Among the lines of data below, reproduce only those from the one with "for SIDE, LEG" through the one with "obj.matrix_parent_inverse = Matrix.Identity(4)", exactly as they stand, both ends included.

Provided material »
::::::
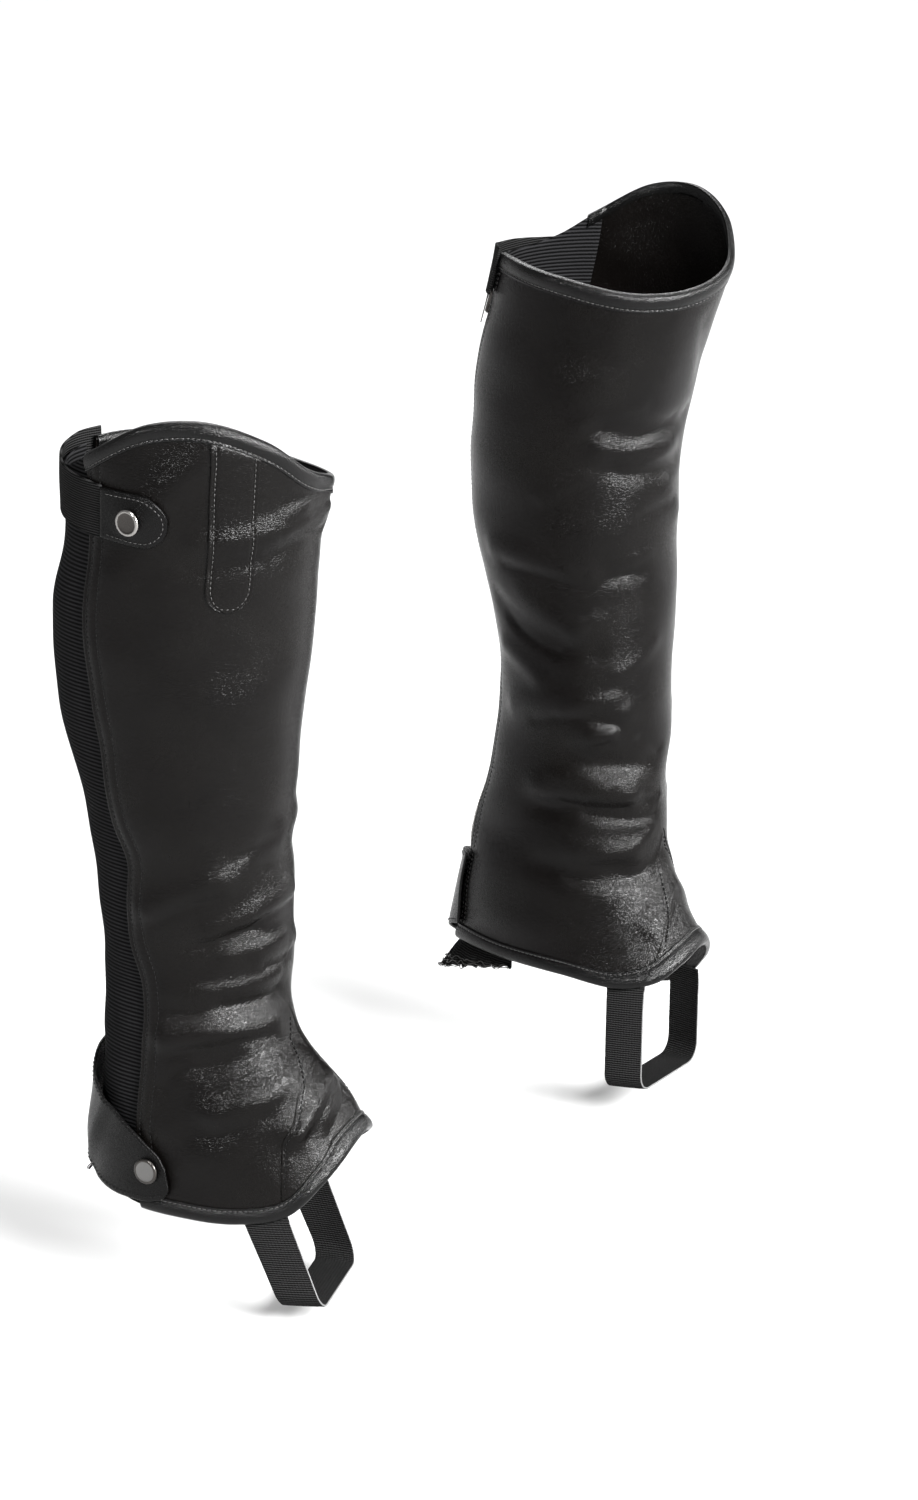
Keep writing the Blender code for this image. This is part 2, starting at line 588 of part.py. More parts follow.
def heel_gather(side, leg, look):
    """Gathered foot of the elastic: it hangs in small waves below the hem and flares out at the back."""
    angles = np.linspace(186.0, 248.0, 4 * GATHER_WAVES + 1)
    along = np.linspace(0.0, 1.0, len(angles))
    fall = np.array([-5.0, 2.5, 9.0, GATHER_DROP])[:, None]
    hang = np.clip((fall - 2.5) / (GATHER_DROP - 2.5), 0.0, 1.0)
    heights = hem_height(angles) - fall * (1 - 0.45 * hang * along**2)
    swing = np.sin(2 * math.pi * GATHER_WAVES * along)
    out = GATHER_SEAT + hang * (GATHER_FLARE * (1 - along) + 1.0 + 1.8 * swing)
    angles = np.broadcast_to(angles, heights.shape)
    inner = wall(leg, angles, heights, out - 1.1)
    outer = wall(leg, angles, heights, out)
    sheet(f"{side}_heel_gather", leg, inner, outer, look)


for old in list(bpy.data.objects):
    bpy.data.objects.remove(old, do_unlink=True)

COLLECTION = bpy.data.collections.new("half_chaps")
bpy.context.scene.collection.children.link(COLLECTION)

BLACK_LEATHER = material("black leather", (0.012, 0.012, 0.013), 0.38)
BOUND_LEATHER = material("binding leather", (0.014, 0.014, 0.015), 0.3)
RIBBED_ELASTIC = material("ribbed elastic", (0.01, 0.01, 0.011), 0.8)
STRAP_WEBBING = material("strap webbing", (0.012, 0.012, 0.012), 0.75)
ZIP_BLACK = material("zip", (0.03, 0.03, 0.032), 0.45)
DARK_STEEL = material("dark steel", (0.22, 0.21, 0.2), 0.3, 1.0)
PALE_STEEL = material("pale steel", (0.55, 0.53, 0.5), 0.25, 1.0)

for SIDE, LEG in LEGS.items():
    leather_panel(SIDE, LEG, BLACK_LEATHER)
    instep_gusset(SIDE, LEG, BLACK_LEATHER)
    elastic_panel(SIDE, LEG, RIBBED_ELASTIC)
    zip_closure(SIDE, LEG, ZIP_BLACK)
    zip_slider(SIDE, LEG, DARK_STEEL)
    bindings(SIDE, LEG, BOUND_LEATHER)
    top_strap(SIDE, LEG, STRAP_WEBBING)
    strap_end(SIDE, LEG, BLACK_LEATHER)
    ankle_tab(SIDE, LEG, BLACK_LEATHER)
    side_patch(SIDE, LEG, BLACK_LEATHER)
    stirrup(SIDE, LEG, RIBBED_ELASTIC)
    heel_gather(SIDE, LEG, RIBBED_ELASTIC)
    strap_face = TOP_STRAP[-1][2] + STRAP_END_THICKNESS + SEAM_GAP
    snap(f"{SIDE}_top_snap", LEG, TOP_SNAP[0], LEG["front_top"] + TOP_SNAP[1], strap_face, DARK_STEEL)
    tab_face = TAB_LIFT + LEATHER + SEAM_GAP
    snap(f"{SIDE}_ankle_snap", LEG, *ANKLE_SNAP, tab_face, PALE_STEEL)
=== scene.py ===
# %% [markdown]
# # A pair of worn half chaps
#
# Half chaps are leather gaiters for riding. Each one is an open tube: a large piece of black leather
# wraps the leg from the outer side round the front, a ribbed elastic panel closes the back, a zip joins
# the two, and straps with press studs hold the top and the heel. They are shown here in the shape that
# they take on a leg, and the leg itself is left out.
#
# The notebook starts from the plain solids of the CAD model. Every piece below is worked out again as a
# surface with more points, finer folds and its own material, in the same place as the solid it replaces.

import math

import bmesh
import bpy
import numpy as np
from mathutils import Matrix, Vector


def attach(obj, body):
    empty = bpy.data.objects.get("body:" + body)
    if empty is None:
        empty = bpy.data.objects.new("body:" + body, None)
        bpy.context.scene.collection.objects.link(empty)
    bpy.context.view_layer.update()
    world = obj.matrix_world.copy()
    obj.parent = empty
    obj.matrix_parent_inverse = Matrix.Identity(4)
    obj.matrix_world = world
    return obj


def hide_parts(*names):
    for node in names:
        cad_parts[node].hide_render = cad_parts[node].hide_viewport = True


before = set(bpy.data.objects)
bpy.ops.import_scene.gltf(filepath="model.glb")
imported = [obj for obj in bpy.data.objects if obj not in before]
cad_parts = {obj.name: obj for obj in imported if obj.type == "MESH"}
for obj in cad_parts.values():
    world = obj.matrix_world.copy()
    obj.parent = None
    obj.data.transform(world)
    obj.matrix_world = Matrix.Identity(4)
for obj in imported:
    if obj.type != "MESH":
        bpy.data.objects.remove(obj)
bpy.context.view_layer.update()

# %% [markdown]
# ## The camera
#
# The photograph looks along +Y from a little above the knee, from about 3.6 metres away, so a long lens
# is used. Its place comes from fitting the outlines of both chaps, and stays fixed for every render.

# %% Camera
camera_data = bpy.data.cameras.new("camera")
camera_data.sensor_fit = "VERTICAL"
camera_data.sensor_height = 24.0
camera_data.lens = 105.0
camera = bpy.data.objects.new("camera", camera_data)
camera.location = (0.155, -3.502, 1.021)
camera.rotation_euler = (math.radians(90.0 - 17.24), 0.0, 0.0)
bpy.context.scene.collection.objects.link(camera)
bpy.context.scene.camera = camera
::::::
Answer to this task »
for SIDE, LEG in LEGS.items():
    leather_panel(SIDE, LEG, BLACK_LEATHER)
    instep_gusset(SIDE, LEG, BLACK_LEATHER)
    elastic_panel(SIDE, LEG, RIBBED_ELASTIC)
    zip_closure(SIDE, LEG, ZIP_BLACK)
    zip_slider(SIDE, LEG, DARK_STEEL)
    bindings(SIDE, LEG, BOUND_LEATHER)
    top_strap(SIDE, LEG, STRAP_WEBBING)
    strap_end(SIDE, LEG, BLACK_LEATHER)
    ankle_tab(SIDE, LEG, BLACK_LEATHER)
    side_patch(SIDE, LEG, BLACK_LEATHER)
    stirrup(SIDE, LEG, RIBBED_ELASTIC)
    heel_gather(SIDE, LEG, RIBBED_ELASTIC)
    strap_face = TOP_STRAP[-1][2] + STRAP_END_THICKNESS + SEAM_GAP
    snap(f"{SIDE}_top_snap", LEG, TOP_SNAP[0], LEG["front_top"] + TOP_SNAP[1], strap_face, DARK_STEEL)
    tab_face = TAB_LIFT + LEATHER + SEAM_GAP
    snap(f"{SIDE}_ankle_snap", LEG, *ANKLE_SNAP, tab_face, PALE_STEEL)
=== scene.py ===
# %% [markdown]
# # A pair of worn half chaps
#
# Half chaps are leather gaiters for riding. Each one is an open tube: a large piece of black leather
# wraps the leg from the outer side round the front, a ribbed elastic panel closes the back, a zip joins
# the two, and straps with press studs hold the top and the heel. They are shown here in the shape that
# they take on a leg, and the leg itself is left out.
#
# The notebook starts from the plain solids of the CAD model. Every piece below is worked out again as a
# surface with more points, finer folds and its own material, in the same place as the solid it replaces.

import math

import bmesh
import bpy
import numpy as np
from mathutils import Matrix, Vector


def attach(obj, body):
    empty = bpy.data.objects.get("body:" + body)
    if empty is None:
        empty = bpy.data.objects.new("body:" + body, None)
        bpy.context.scene.collection.objects.link(empty)
    bpy.context.view_layer.update()
    world = obj.matrix_world.copy()
    obj.parent = empty
    obj.matrix_parent_inverse = Matrix.Identity(4)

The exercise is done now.